L’ultima grande città rimasta ai civili della Striscia di Gaza per rifugiarsi è Rafah, ancora più a sud di Khan Yunis, al confine con l’Egitto: è più sicura perché non è ancora stata invasa via terra, ma anche lì di fatto i bombardamenti israeliani in queste settimane non si sono mai interrotti.
Secondo fonti mediche palestinesi di Reuters in città, mercoledì a Rafah nove persone sono state uccise in un bombardamento israeliano. Il responsabile degli Affari umanitari delle Nazioni Unite, Martin Griffiths, ha detto che «non è più rimasto alcun posto sicuro per i civili nel sud della Striscia di Gaza»: si teme che dopo Khan Yunis l’esercito israeliano possa invadere anche Rafah.
Le operazioni militari di Israele a Gaza sono una risposta al feroce attacco compiuto dal gruppo radicale palestinese Hamas in territorio israeliano lo scorso 7 ottobre: da allora l’esercito israeliano ha prima messo sotto assedio e bombardato la Striscia, poi ha iniziato l’invasione di terra, limitandola inizialmente alla parte nord, fino ad arrivare negli ultimi giorni a invadere anche il sud.

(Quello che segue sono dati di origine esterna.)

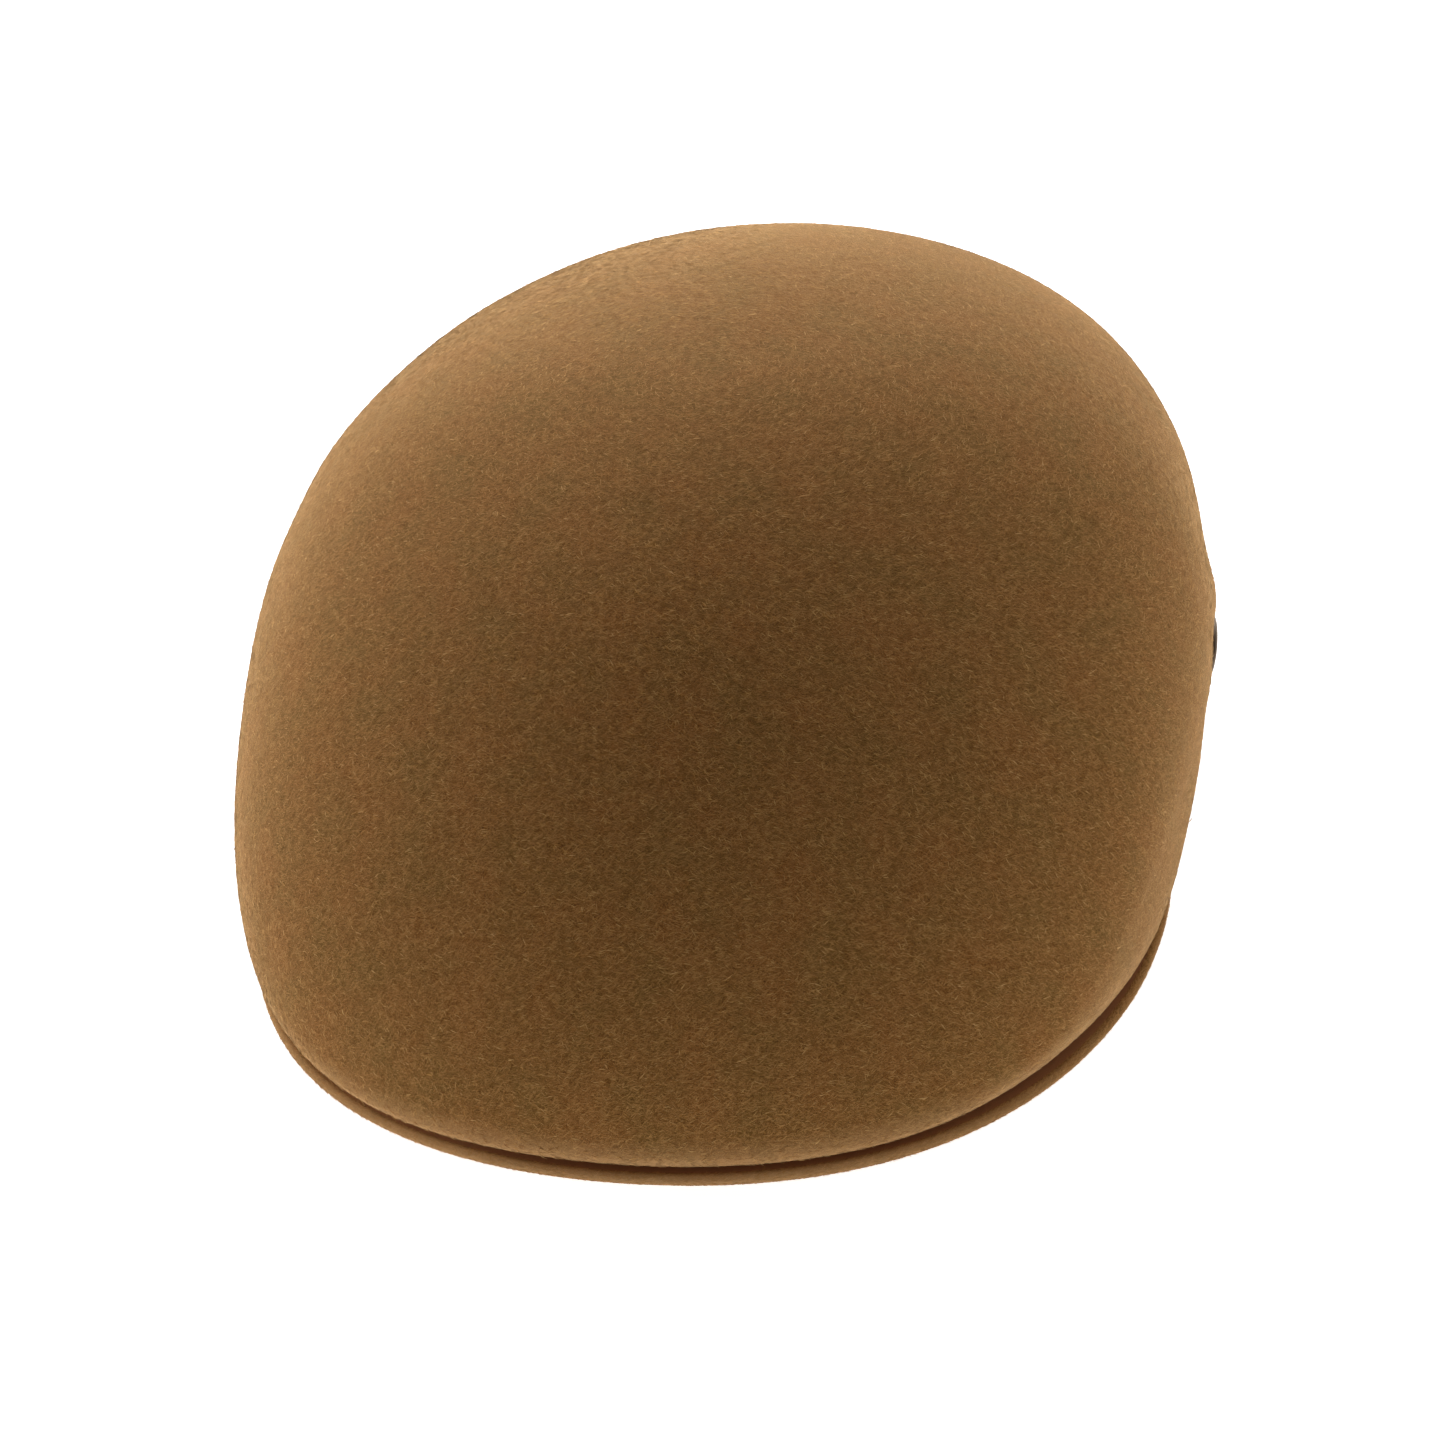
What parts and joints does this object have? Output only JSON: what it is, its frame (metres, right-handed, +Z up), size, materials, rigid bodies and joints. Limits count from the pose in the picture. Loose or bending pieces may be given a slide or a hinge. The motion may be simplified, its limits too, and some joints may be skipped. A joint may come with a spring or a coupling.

L’invasione sta complicando molto la possibilità di avere notizie dalle aree attaccate: non è chiaro quante persone siano ancora a Khan Yunis, dove proseguono gli intensi combattimenti fra l’esercito israeliano e Hamas, ma secondo le Nazioni Unite quelle che sono già scappate verso Rafah sarebbero decine di migliaia.
Rafah è anche l’unico posto in cui in queste settimane è stato possibile far entrare aiuti umanitari nella Striscia di Gaza e far uscire civili. Il varco al confine con l’Egitto è l’unico che è stato aperto, anche se in modo irregolare e solo con l’approvazione di Israele: tutti i varchi di frontiera tra la Striscia e Israele invece sono rimasti chiusi dal 7 ottobre.
Nei prossimi giorni potrebbe tuttavia essere aperto il varco di Kerem Shalom, a sud est della Striscia, vicino a Rafah: giovedì sera fonti israeliane e statunitensi hanno confermato che Israele avrebbe accettato di farlo, dopo settimane di mediazione degli Stati Uniti.
Inizialmente il varco di Kerem Shalom dovrebbe essere aperto solo per facilitare i processi di ispezione che Israele svolge su tutti i camion di aiuti umanitari che entrano nella Striscia da Rafah. La decisione però potrebbe almeno agevolare e velocizzare l’ingresso di aiuti umanitari per i civili palestinesi.
La situazione per i civili è comunque drammatica. Gli operatori umanitari nella Striscia sono sempre meno, la maggior parte degli ospedali ha smesso di funzionare e anche le Nazioni Unite hanno detto che le loro operazioni umanitarie si sono interrotte praticamente del tutto per via dell’invasione israeliana.
Nel frattempo i combattimenti fra Israele e Hamas vanno avanti sia al nord, concentrati soprattutto intorno al campo profughi di Jabalia, sia al sud, a Khan Yunis. Venerdì mattina le brigate al Qassam, l’ala armata di Hamas, hanno detto di aver bloccato un tentativo di Israele di liberare un ostaggio, e che quest’ultimo sarebbe stato ucciso negli scontri. Negli attacchi in Israele del 7 ottobre Hamas aveva rapito oltre 240 ostaggi israeliani e stranieri, 105 dei quali sono stati liberati durante la tregua dai combattimenti finita una settimana fa.